The first week was definitely a learning experience and each day will continue to be. I don't think there will ever be a day I leave without understanding more about journalism. A few highlights of things I have learned so far are never write a story with only talking to one side, and a crying politician is ALWAYS news.
My love of politics had enabled me to be interested and excited about the stories I am assigned. So far I have written about a lobbyist event taking place in a government facility, and covered Jetton's last session as Speaker of the House. Today I will focus on the collapse of one of the largest investment banks, Lehman Brothers.
Our world financial system was shaken this morning with Lehman Brothers declaring itself bankrupt after a weekend of failed negotiations to rescue the company. Merrill Lynch was also forced to sell to Bank of America in a 50 billion dollar deal.

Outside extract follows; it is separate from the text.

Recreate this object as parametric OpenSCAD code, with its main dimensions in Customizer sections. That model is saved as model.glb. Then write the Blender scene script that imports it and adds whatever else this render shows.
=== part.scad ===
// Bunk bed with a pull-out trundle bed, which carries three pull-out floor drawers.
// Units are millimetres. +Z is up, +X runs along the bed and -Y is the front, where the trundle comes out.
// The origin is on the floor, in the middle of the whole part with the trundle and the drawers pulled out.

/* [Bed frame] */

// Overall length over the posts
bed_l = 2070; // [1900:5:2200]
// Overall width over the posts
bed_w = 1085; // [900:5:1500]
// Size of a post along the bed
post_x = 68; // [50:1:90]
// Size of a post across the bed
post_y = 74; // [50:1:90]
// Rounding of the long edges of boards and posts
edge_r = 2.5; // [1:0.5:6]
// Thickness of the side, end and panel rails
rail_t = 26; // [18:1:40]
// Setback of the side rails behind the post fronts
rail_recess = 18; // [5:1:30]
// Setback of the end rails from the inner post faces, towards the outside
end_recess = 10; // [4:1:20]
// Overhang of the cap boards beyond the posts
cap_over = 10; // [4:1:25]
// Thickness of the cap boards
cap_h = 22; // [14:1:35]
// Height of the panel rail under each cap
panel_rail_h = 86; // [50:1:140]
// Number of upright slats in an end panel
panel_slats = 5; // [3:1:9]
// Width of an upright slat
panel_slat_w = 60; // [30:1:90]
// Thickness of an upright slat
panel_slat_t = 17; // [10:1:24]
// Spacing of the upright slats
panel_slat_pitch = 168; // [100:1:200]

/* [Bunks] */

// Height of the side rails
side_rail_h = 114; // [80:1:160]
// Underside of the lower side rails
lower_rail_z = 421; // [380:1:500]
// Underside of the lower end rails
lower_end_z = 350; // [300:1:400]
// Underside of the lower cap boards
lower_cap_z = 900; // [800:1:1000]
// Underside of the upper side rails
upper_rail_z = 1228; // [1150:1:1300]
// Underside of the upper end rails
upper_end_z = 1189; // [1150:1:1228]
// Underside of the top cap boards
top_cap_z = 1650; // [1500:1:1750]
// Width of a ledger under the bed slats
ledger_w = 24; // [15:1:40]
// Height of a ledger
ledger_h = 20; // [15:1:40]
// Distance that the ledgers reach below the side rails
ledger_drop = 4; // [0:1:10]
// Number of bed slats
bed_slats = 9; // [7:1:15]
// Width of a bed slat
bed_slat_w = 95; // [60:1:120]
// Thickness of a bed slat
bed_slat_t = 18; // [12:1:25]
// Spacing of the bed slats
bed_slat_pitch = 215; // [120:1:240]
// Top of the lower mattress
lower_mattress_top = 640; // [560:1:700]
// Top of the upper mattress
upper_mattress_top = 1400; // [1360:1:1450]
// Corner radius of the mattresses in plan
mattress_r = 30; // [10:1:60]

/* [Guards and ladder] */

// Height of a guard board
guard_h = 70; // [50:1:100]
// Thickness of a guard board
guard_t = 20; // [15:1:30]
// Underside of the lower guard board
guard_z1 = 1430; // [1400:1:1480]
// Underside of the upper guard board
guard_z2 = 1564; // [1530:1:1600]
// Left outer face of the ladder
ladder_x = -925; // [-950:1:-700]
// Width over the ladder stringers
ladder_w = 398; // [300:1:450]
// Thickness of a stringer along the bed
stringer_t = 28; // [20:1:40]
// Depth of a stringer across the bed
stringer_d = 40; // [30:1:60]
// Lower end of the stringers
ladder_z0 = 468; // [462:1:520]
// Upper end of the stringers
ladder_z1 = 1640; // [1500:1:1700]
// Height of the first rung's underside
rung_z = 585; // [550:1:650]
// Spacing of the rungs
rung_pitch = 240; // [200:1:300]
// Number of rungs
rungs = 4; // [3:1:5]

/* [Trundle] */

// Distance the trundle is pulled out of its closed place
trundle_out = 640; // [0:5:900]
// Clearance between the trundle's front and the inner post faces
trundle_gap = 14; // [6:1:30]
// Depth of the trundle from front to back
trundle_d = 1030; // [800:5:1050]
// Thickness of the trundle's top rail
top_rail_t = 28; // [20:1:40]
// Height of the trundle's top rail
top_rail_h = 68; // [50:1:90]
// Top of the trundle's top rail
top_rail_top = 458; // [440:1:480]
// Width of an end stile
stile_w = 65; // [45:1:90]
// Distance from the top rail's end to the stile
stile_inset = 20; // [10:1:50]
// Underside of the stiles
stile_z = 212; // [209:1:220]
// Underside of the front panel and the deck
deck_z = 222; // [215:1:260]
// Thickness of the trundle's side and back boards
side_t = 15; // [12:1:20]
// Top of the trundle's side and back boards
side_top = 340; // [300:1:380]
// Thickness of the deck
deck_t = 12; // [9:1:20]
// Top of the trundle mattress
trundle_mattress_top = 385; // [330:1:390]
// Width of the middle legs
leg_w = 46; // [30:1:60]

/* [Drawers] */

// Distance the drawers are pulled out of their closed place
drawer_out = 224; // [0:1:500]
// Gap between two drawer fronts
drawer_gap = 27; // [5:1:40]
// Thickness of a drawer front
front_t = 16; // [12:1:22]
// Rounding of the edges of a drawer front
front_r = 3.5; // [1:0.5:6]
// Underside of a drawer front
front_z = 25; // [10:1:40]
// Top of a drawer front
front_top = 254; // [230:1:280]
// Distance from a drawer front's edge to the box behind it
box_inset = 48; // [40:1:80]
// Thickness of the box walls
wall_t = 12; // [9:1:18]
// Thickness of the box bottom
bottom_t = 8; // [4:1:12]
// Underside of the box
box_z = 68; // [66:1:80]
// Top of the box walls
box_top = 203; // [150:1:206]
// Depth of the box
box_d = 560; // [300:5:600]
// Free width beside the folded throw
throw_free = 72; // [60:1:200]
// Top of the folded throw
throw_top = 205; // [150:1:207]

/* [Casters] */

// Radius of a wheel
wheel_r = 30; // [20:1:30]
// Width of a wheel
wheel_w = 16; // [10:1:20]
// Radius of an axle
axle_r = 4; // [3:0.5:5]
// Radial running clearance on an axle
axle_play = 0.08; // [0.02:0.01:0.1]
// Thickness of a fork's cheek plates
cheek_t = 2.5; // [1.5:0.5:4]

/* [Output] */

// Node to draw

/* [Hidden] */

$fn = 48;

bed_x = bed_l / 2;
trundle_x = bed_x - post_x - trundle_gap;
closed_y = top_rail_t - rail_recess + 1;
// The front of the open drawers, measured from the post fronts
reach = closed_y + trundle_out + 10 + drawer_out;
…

These events have made financial history and perhaps may be the biggest thing since the crash of the stock market in 1929. This has shaken the global financial system, but also affects us locally. What does this mean for Missouri residents? Today I will do my best to find out.

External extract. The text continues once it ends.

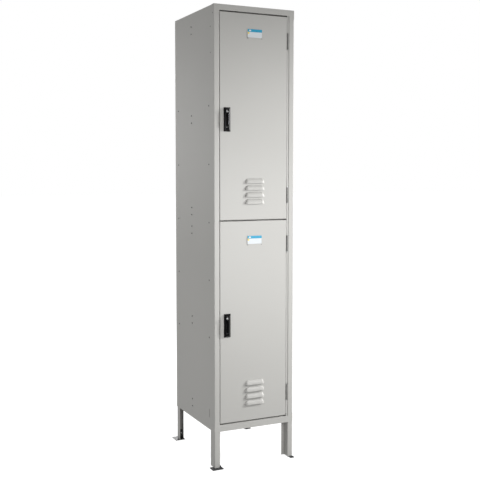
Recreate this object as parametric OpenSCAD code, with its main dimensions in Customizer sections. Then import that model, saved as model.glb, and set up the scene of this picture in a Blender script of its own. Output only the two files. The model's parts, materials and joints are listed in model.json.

As events happen each day, big or small, I realize more and more how essential journalism is to our world. Whether the story is about hurricane Ike affecting Houston, the collapse of major financial investment banks, or rain storms affecting your local area, people desire to be informed. Information brings people together. Being informed of my world encouraged me to make a career of informing others. I have no idea where I would be without journalism in my life. To all the journalists before me I am grateful. If it wasn't for them I would not be in the position that I am today.